Last week's weather was really ugly at times, and in particular, we had one night when it rained, then snowed, then rained, then snowed ...  It ended up with the driveway covered several inches deep in slush too heavy for the snowblower to shift.  Then the slush froze, leaving an ice crust thick enough to drive on.  I wound up, in desperation, hooking up the hosepipe to a hot-water faucet to get the ice off the driveway.  (This wasn't as absurdly energy-intensive as it sounds.  The ice was spongy, and melted very rapidly under a strong jet of hot water.

While I was doing this, one of our neighbors said, "You know hot water freezes faster than cold water, right?  Try it in your freezer sometime, put an ice tray of hot water and one of cold in there, and the hot water will freeze first."
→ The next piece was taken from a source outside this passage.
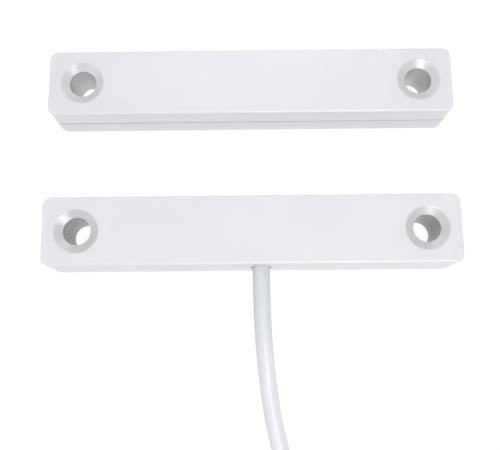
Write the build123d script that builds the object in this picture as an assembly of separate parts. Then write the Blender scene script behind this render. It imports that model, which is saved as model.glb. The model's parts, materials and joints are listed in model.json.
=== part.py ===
from build123d import *
import math
import os

# A wired magnetic contact for a door or window. The switch unit and the magnet unit are two
# bars of the same outline. Each is a pair of half shells that meet at a parting line half way
# up, held together by the two screws that fix the bar down.
# Origin: centre of the switch unit's mounting face. +X runs along the bars, +Y points from the
# switch unit to the magnet unit, +Z points out of the mounting surface. Millimetres.

# Both bars. The walls lean in towards the top by the draft angle, in degrees, and the parting
# line is a narrow shadow gap
LENGTH = 64.0
WIDTH = 11.0
HEIGHT = 7.4
SEAM_Z = HEIGHT / 2
CORNER_RADIUS = 1.6
TOP_EDGE_RADIUS = 0.3
DRAFT = 2.0
EDGE_BREAK = 0.12
SEAM_GAP = 0.2
SEAM_GAP_DEPTH = 0.3
WALL = 1.2
CAVITY_LENGTH = 43.0
CAVITY_WIDTH = WIDTH - 2 * WALL
CAVITY_RADIUS = 0.8
MAGNET_Y = 23.7

# Locating lip of the base, and the rebate in the cover that takes it
LIP_HEIGHT = 0.8
LIP_THICKNESS = 0.5
LIP_GAP = 0.05

# Screw holes, for a 3.5 mm countersunk screw
SCREW_PITCH = 53.0
SCREW_HOLE_RADIUS = 2.1
COUNTERSINK_RADIUS = 3.4
COUNTERSINK_DEPTH = 0.55
COUNTERSINK_RIM_RADIUS = 0.25
SPIGOT_RADIUS = 2.9

# Cable and its hole in the front wall
CABLE_DIAMETER = 2.65
CABLE_RADIUS = CABLE_DIAMETER / 2
CABLE_X = 1.4
CABLE_HOLE_RADIUS = 1.65
JACKET_END_Y = -1.9

# Circuit board, on posts that stand on the floor of the base
BOARD_LENGTH = 40.8
BOARD_WIDTH = 8.0
BOARD_THICKNESS = 0.8
BOARD_Z = 1.6
BOARD_TOP = BOARD_Z + BOARD_THICKNESS
BOARD_NOTCH_HALF = 3.1
BOARD_NOTCH_Y = -1.4
POST_X = 18.4
POST_Y = 2.6
POST_RADIUS = 1.1
PIN_RADIUS = 0.5
PIN_HOLE_RADIUS = 0.55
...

I was so gobsmacked I just didn't know what to say.  I've heard some ridiculous urban legends in the past, but this one ... I just don't know where to start.  Where on earth does anyone get such a totally wrong-headed idea?  It falls down on even the very simplest of examination — the hot water's got to get cold before it can freeze, and that's going to take time, so the only way the hot water can freeze faster is if some cold water freezes faster than other water, but how do you know you didn't get magic fast-freezing water out of the cold tap in the first place?  To freeze before the water that started out cold, with both trays being cooled at the same rate, the hot water would have to cool to the starting temperature of the cold water in negative time.
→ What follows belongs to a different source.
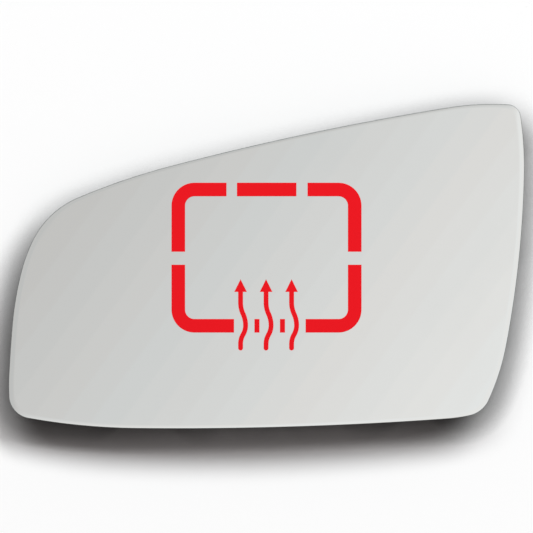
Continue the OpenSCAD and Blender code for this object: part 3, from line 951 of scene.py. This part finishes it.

Snopes is silent on this one.

The only way I can think of that someone could "prove"this to themself is if they inadvertently put the tray of hot water right under the cold-air inlet to the freezer compartment, so that it's being much more strongly cooled than the other.

Tuesday, February 12th, 2008 04:45 pm (UTC)
Interesting ... but this looks like it's an effect that they can reproduce some of the time under some conditions, and no-one can really figure out why. I have to speculate that in some way they're haven't yet recognized to take into account, the conditions of the two are not equal. I see they've tried repeating it with degassed water, and that they've calculated evaporation can't be enough to explain it. I wonder what happens if both are stirred to neutralize the difference of convection currents in the water?

It's so counter-intuitive and ass-backwards it makes my brain hurt just thinking about it.
Tuesday, February 12th, 2008 06:27 pm (UTC)
Yeah.

I'd heard the "old wives tale" when I was a kid, went through the same thought process you did, and did an experiment in the kitchen freezer. (2 trays of ice, one with hot, one with cold.) The hot took longer to freeze and I wrote it off.

But it is a commonly known fact that it does occur, and there's plenty of scientific evidence now to support it.